Wednesday, August 30, 2017

The premise determines the conclusion

One of the features of my recent research that I find fascinating and frustrating is the reality that, when it comes down to it, just making a few subtle shifts in our priors can completely flip our conclusions.

This is the problem I have with behavioral explanations for recent phenomena.  Behavioral explanations are basically explanations that presume inefficiency of some sort - mispricing that an omniscient or reasonably rational collection of traders would avoid.  But, how do you falsify that?  So, there is a certain amount of presumption involved in those explanations.  But, once you accept that presumption, then explanations fall into place.  Mortgage debt is bound to scale with real estate values, so if there is a presumption that mortgage credit can lead to inefficient or unsustainable prices, then it can always appear to be causal.

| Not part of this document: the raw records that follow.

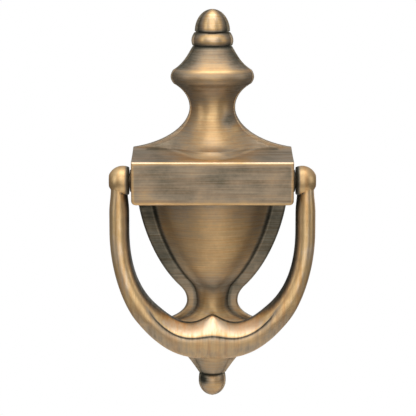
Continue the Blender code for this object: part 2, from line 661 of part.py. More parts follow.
def make_cap_nut(name, height, finish):
    """A hexagon with a domed, closed end and a blind hole for the stud."""
    seat = DOOR_THICKNESS + WASHER_THICKNESS + FIT_GAP
    top = seat + NUT_HEX_HEIGHT
    corner = NUT_ACROSS_FLATS / math.sqrt(3)
    hexagon = [(corner * math.cos(math.radians(60 * side)), corner * math.sin(math.radians(60 * side)))
               for side in range(6)]
    nut = add_object(name, skin([[(x, y, z) for x, z in hexagon] for y in (seat, top)]), finish)
    stations = [(top - CUT_PAST, NUT_DOME_RADIUS)]
    for step in range(ARC_STEPS):
        angle = math.radians(90) * step / ARC_STEPS
        stations.append((top + NUT_DOME_RADIUS * math.sin(angle), NUT_DOME_RADIUS * math.cos(angle)))
    combine(nut, add_guide(f"{name}_dome", turned(stations, "Y")), "UNION")
    hole_end = DOOR_THICKNESS + STUD_PAST_DOOR + FIT_GAP
    hole = rod(seat - CUT_PAST, hole_end, STUD_HOLE_DIAMETER, "Y")
    combine(nut, add_guide(f"{name}_hole", hole), "DIFFERENCE")
    nut.location = (0, 0, height)
    for guide_name in (f"{name}_dome", f"{name}_hole"):
        bpy.data.objects[guide_name].location = (0, 0, height)
    return nut


def hang_on_axis(pieces):
    """Parents the moving pieces to an empty on the hinge axis, keeping them where they are."""
    axis = bpy.data.objects.new("handle_axis", None)
    bpy.context.scene.collection.objects.link(axis)
    axis.location = (0, HINGE_Y, 0)
    for piece in pieces:
        piece.parent = axis
        piece.matrix_parent_inverse = Matrix.Translation((0, -HINGE_Y, 0))


def main():
    clear_scene()
    brass = material("antique_brass", (0.30, 0.22, 0.13), 0.38)
    dark_brass = material("antique_brass_dark", (0.22, 0.17, 0.11), 0.42)
    bright_brass = material("bright_brass", (0.46, 0.33, 0.16), 0.30)
    steel = material("zinc_plated_steel", (0.55, 0.56, 0.58), 0.35)
    make_back_plate(brass)
    make_strike_button(bright_brass)
    make_spacer("spacer_washer_left", -1, dark_brass)
    make_spacer("spacer_washer_right", 1, dark_brass)
    handle = make_handle(brass)
    pin = make_hinge_pin(dark_brass)
    hang_on_axis([handle, pin])
    for place, height in STUD_HEIGHTS.items():
        make_stud(f"mounting_stud_{place}", height, steel)
        make_washer(f"washer_{place}", height, steel)
        make_cap_nut(f"cap_nut_{place}", height, bright_brass)


main()
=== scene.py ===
"""The door knocker's visual model: an urn-shaped cast back plate, a bail handle on a through pin, a strike
button, and the studs, washers and cap nuts behind the door. Metres, X right, front -Y, Z up."""
import math

import bmesh
import bpy
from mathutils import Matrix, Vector


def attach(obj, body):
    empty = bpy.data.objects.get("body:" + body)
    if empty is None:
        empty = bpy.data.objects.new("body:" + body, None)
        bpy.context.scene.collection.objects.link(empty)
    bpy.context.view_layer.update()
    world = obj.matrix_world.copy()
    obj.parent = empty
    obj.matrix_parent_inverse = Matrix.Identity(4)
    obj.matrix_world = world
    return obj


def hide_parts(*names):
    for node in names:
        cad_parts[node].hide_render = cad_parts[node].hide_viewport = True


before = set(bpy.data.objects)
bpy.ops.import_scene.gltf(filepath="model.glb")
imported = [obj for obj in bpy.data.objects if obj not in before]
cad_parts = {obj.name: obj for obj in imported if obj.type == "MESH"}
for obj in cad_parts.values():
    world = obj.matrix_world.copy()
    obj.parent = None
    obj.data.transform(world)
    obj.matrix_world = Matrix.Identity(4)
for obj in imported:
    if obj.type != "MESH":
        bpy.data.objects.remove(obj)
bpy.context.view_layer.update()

MM = 0.001

# --- sizes shared with the CAD model ------------------------------------------------------------------
HINGE_Y = -14.0 * MM
PIN_RADIUS = 2.0 * MM
PIN_EDGE = 0.5 * MM
BORE_RADIUS = 2.3 * MM
FIT_GAP = 0.3 * MM            # between pieces that touch in the real thing

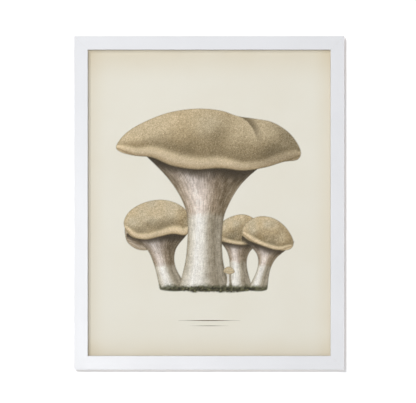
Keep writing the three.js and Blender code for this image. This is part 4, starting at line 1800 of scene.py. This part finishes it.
class BuildSheet(bpy.types.Operator):
    """Build the printed sheet and the rule under its drawing"""

    bl_idname = "framed_print.build_sheet"
    bl_label = "Printed sheet"

    def execute(self, context):
        build_sheet(context.scene.framed_sheet)
        build_rule()
        return {"FINISHED"}


class BuildStack(bpy.types.Operator):
    """Finish the glazing, the boards and the corner nails"""

    bl_idname = "framed_print.build_stack"
    bl_label = "Glazed stack"

    def execute(self, context):
        build_stack()
        return {"FINISHED"}


class BuildHardware(bpy.types.Operator):
    """Build the turn buttons, hangers, screws and bumpers"""

    bl_idname = "framed_print.build_hardware"
    bl_label = "Back hardware"

    def execute(self, context):
        settings = context.scene.framed_hardware
        nickel = plated_steel("Nickel plate", colour(208, 204, 196), 0.28)
        build_turn_buttons(settings, nickel)
        build_hangers(settings, nickel)
        build_screws(settings, nickel)
        build_bumpers(settings)
        return {"FINISHED"}


class BuildStage(bpy.types.Operator):
    """Build the wall, floor, lights and camera"""

    bl_idname = "framed_print.build_stage"
    bl_label = "Stage"

    def execute(self, context):
        build_stage(context.scene.framed_stage)
        return {"FINISHED"}


GROUPS = {
    "framed_moulding": MouldingSettings,
    "framed_sheet": SheetSettings,
    "framed_hardware": HardwareSettings,
    "framed_stage": StageSettings,
}
STEPS = (BuildMoulding, BuildSheet, BuildStack, BuildHardware, BuildStage)


class FramedPrintPanel(bpy.types.Panel):
    """Settings and steps of the framed print"""

    bl_idname = "VIEW3D_PT_framed_print"
    bl_label = "Framed Print"
    bl_space_type = "VIEW_3D"
    bl_region_type = "UI"
    bl_category = "Framed Print"

    def draw(self, context):
        for holder, group in GROUPS.items():
            box = self.layout.box()
            settings = getattr(context.scene, holder)
            for name in group.__annotations__:
                box.prop(settings, name)
        for step in STEPS:
            self.layout.operator(step.bl_idname)


CLASSES = (*GROUPS.values(), *STEPS, FramedPrintPanel)


def register():
    """Registers the classes and gives the scene their settings."""
    for item in CLASSES:
        bpy.utils.register_class(item)
    for holder, group in GROUPS.items():
        setattr(bpy.types.Scene, holder, PointerProperty(type=group))


def unregister():
    """Takes the settings and the classes away again."""
    for holder in GROUPS:
        delattr(bpy.types.Scene, holder)
    for item in reversed(CLASSES):
        bpy.utils.unregister_class(item)


def main():
    """Builds every piece and the stage."""
    register()
    bpy.ops.framed_print.build_moulding()
    bpy.ops.framed_print.build_sheet()
    bpy.ops.framed_print.build_stack()
    bpy.ops.framed_print.build_hardware()
    bpy.ops.framed_print.build_stage()


if __name__ == "__main__":
    main()
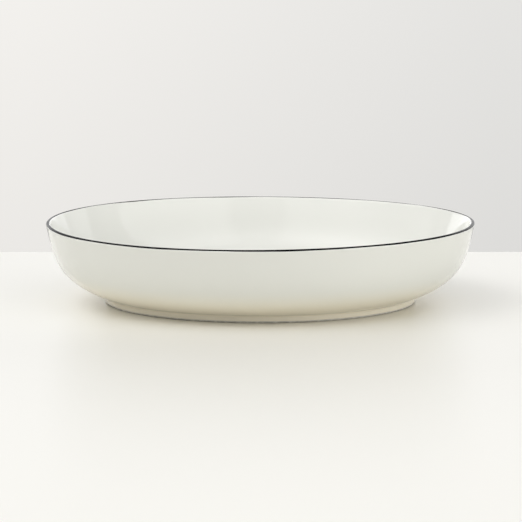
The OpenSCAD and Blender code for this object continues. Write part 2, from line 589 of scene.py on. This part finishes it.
# %% [markdown]
# ## One surface for all that was fired
# Seen close, glazed china isn't one flat colour. The glaze lies a touch thicker here and there, and its face
# has a faint ripple that only shows where something is mirrored in it. Bare china and enamel have the same
# two traits at other scales: tone that drifts, and a skin that isn't flat. So both are built once, as a node
# group with named inputs, and each material sets its own values.

# %% Helpers for groups and materials
FLOAT = "NodeSocketFloat"
COLOR = "NodeSocketColor"


def new_group(name, inputs, outputs):
    group = bpy.data.node_groups.new(name, "ShaderNodeTree")
    for label, kind, value in inputs:
        group.interface.new_socket(name=label, in_out="INPUT", socket_type=kind).default_value = value
    for label, kind in outputs:
        group.interface.new_socket(name=label, in_out="OUTPUT", socket_type=kind)
    return group


def new_material(name):
    material = bpy.data.materials.new(name)
    material.use_nodes = True
    nodes = material.node_tree.nodes
    return material, nodes, material.node_tree.links, nodes["Principled BSDF"]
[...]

So, then, every sign of rising prices is taken as a signal of unsustainable demand, whether it is or not.  I think this reached an extreme in 2006 and 2007, when, amid a sharp downturn in housing starts, mortgage growth, homeownership rates, and residential investment, the consensus view was that the economy was characterized by excess.  And, the heavy demand for AAA securities, of all things, was taken to be evidence for risk taking.  That's because, by that point, these presumptions had taken so many people so far down the road toward that conclusion, in a way that wasn't really justified by the evidence, that it was difficult to square evidence of extreme risk aversion with the consensus that had already developed.

So much analysis of the business cycle falls into this category.

Here is a recent Financial Times article by John Auther that is an example of this.  He claims that rising equity prices are being propped up by easy money.

From the article:

"The central bank has bought bonds to try to push down their yields and so push up the valuations that people will put on stocks - and they have been phenomenally successful."

I would question whether Fed bond buying pushes yields down over this time frame and scale and I would also question the effect that long term yields have on equity prices.

Here is the main chart he references:

My question is, What's the counterfactual?  Let's say that we had gotten ourselves into a case where interest rates had fallen to zero because monetary policy had been too tight, so that the QEs were a move toward a more optimal policy.  The economy needed cash, and to a certain extent, the QEs led to some money creation.  If that's the case, then what would this chart look like?  Wouldn't it look just the same?

So we have competing priors. Auther's prior, which seems to be commonly held, is that the values of homes or long term bonds or stocks can be regularly pushed far from any normalized value by central bank activities even while consumer prices move along at roughly 1-2% inflation rates.  My prior is that at this scale, prices of all of those assets are much more influenced by real economic factors.  The stock market moved higher because our collective economic future had improved.

Is that naïve? Maybe.  But, let's say either of us is wrong.  In that case, which premise is more of an offense?  Can I suggest that if you will only be satisfied with contraction and deprivation, that you might require a higher standard of confirmation?  If core inflation hasn't even touched 3% for more than two decades, can we shelve the endless complaints of Fed largesse?

1 comment:

  1. If core inflation hasn't even touched 3% for more than two decades, can we shelve the endless complaints of Fed largesse?--KE

    Oh, I could even say that since 1982---that is 35 years ago---we have been hearing the Fed is too loose, with an ulterior motive as a statist-inflationary institution. The government wants to pay back debt with cheaper dollars.

    In that time, inflation has fallen from double digits to under 2%, and is one recession away from becoming deflation.

    The private-sector bond market, through long-term interest rates, forecasts low inflation foo as about as far as the eye can see.

    But the Fed is too loose! The Fed is too loose! The Fed is too loose.

    That the "Fed is loose" is some sort of affinity- or virtue-signalling, or aging political statement.